If they're in the ground, and you're sure it is cats, they must be using the area as a toilet, so you'd be seeing scratched up piles of soil, or faeces. In which case, insert lots of pea sticks with string wound between to make it difficult for them to use the area.
12 Mar, 2011
Or cover the area with very sharp gravel cats don't like digging in that. I do wonder though if as Bamboo has suggested it isn't squirrels. Cats wont intentionally dig up the bulbs though they may accidentally do so if they are using the area as a loo.
12 Mar, 2011
Some little blighters have been digging up every bulb and corm I've put in recently. Yesterday I tried burying chicken wire just over a patch of bulbs I was putting in. I also tried sprinkling chilli powder in one area and curry powder in another. They must be finding the bulbs by smell, as there's a neat little hole over every one of them, or where they HAD been.
12 Mar, 2011
Squirrel, Beattie, I reckon, unless you have a problem with rabbits, I don't know whether they dig up bulbs or not. Chicken wire not a great deterrent for squirrels, they just gnaw through it very quickly, as they do on ordinary bird feeders, lol!
12 Mar, 2011
Squirrels could well be the culprits here, then, Bamboo as it's inside the rabbit fence. The areas that had chilli or curry powder haven't been touched. There's been a little digging where the wire is, but not a lot. I'll wait and see what happens.
I put crocuses in an area patrolled by rabbits and had to dig them up and rescue them as they were eaten down to the ground, but no further. The rescued plants are a strange sight - some of them have half flowers and they all have half leaves.
12 Mar, 2011
I gave up planting crocus about 8 years ago - the squirrels dig 'em up and eat the lot as fast as you plant them.
12 Mar, 2011
Grrr! :-(
12 Mar, 2011
I have the same problem with a badger, and have tried chilli pepper - it seems to have slowed it down anyway. Last year it had all my tulips over two nights. This year its gone on to crocuses and much to my amazement its also been going for primrose roots - only the garden variety - it doesn't touch the wild ones. It makes the little holes my cats dig look quite harmless in comparison!

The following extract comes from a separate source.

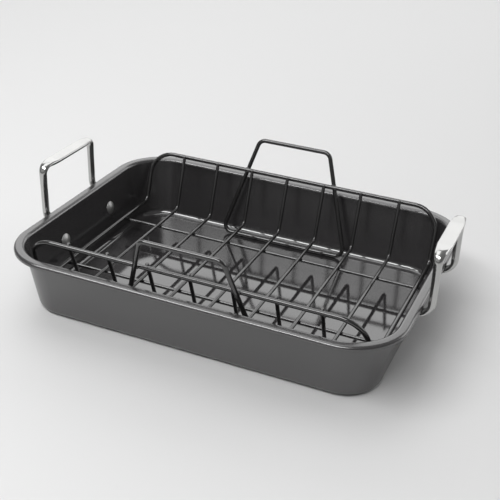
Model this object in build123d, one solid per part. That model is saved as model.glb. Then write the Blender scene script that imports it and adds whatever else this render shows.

Chilli pepper also stopped field voles munching the bark of shrubs - I like to picture them gasping and rubbing their little mouths with their paws!
12 Mar, 2011
Masterchef had squirrel on the menu!
12 Mar, 2011
Chilli con squirri?
13 Mar, 2011
Not sure I'm keen on eating rodents.
13 Mar, 2011
You're obviously not a hill-billy, Moongrower! :-)
Rodents are mankind's food of almost-last resort - think sieges, crop failures and famines... I'm sure a bit of barbecued rat has kept mankind alive for millennia. Have you seen Bruce Parry on "Tribe" "enjoying" one? On one hunting expedition they shared one rat between about 6 people. It was all they had caught that day.
We don't know we're born!
13 Mar, 2011
Not too keen on eating lots of things, like sheeps eye balls and rodents, but I know myself well enough to know that, if I'm starving, I'll eat anything at all...
13 Mar, 2011
Yes if I were starving I would eat, perhaps... though I think I would look to roots and grass grains first. In this area of Scotland less than 100 years ago the winter diet for many people was still salt herring, meat if you had any livestock, tatties, kale and neeps. along with oatcake bannocks and porridge.
13 Mar, 2011
Hmm, no risk of 5 a day veg and fruit then - you wonder how people survived at all, given the fuss they make about our diets these days. I guess it perhaps makes a difference to longevity.
14 Mar, 2011
Well people certainly died a lot younger and were considered 'old' in their 50s.
14 Mar, 2011
And their lives were full of inescapable exercise - no hoovers, automatic washing machines, walking wherever you were lucky enough to go....
14 Mar, 2011
Hmmm, If I eat all the cats and squirrels then I'll be sorted!
Moon grower...Our Welsh Assembly Government classes 50+ as 'older people' (and thats officially in all their documents!) Its very very insulting (and coming round too quick for my liking!). They expect everyone to work until 70 as well, its very concerning.
Anyway I digress... Im going to try chilli powder.. if I'm going to end up eating them all, may as well start flavouring them now!
14 Mar, 2011
Oops, forgot - thank you all for your help!
14 Mar, 2011
Hi Heidi you are welcome - hope you enjoy eating squirrel!
14 Mar, 2011
Fricassee, barbecued, stew - I'm sure it would taste like rabbit. :-) Which is a bit like chicken.
Hope it works Heidi!
14 Mar, 2011
You could put chicken wire just under the surface. The bulbs will grow through, and then cut holes to plant something else.